‘Lincoln’ is a must-see movie


Peoria (Ill.) Journal Star: If you haven’t seen the movie “Lincoln” yet, you owe it to yourself to get to a theater near you as soon as possible. Bring the teens if you have them (with a caution about some of the language).

Not only is the latest from director Steven Spielberg a great movie - expect it to take away quite the haul at the Oscars - but it’s a great lesson in history, with a local connection, to boot. (Listen carefully for the word “Metamora.”)

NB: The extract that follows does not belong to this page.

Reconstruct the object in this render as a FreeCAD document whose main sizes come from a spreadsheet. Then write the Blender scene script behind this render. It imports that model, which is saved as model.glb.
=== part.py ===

Unlike some previous efforts at capturing the nation’s 16th president, the Lincoln here is portrayed as a human being rather than the secular saint he has become; as a mortal both uncommonly gifted and conflicted; as a president pure in his aims if pragmatic in his methods; as a man of his era in one sense but also one beyond it, trying to push the nation in a direction at least half of it did not want to go; as a husband enduring not the easiest of marriages; as a father wounded and compromised by knee-buckling personal tragedy.

In the movie’s attention to the passage of the 13th Amendment can be seen the civil rights battles of today.

As Americans we take a lot for granted, not the least of which is the idea that the events that brought us to where we are just happened, without visionary leadership, without sacrifice, without struggle, without martyrs to the cause. “Lincoln” may help dispel those notions.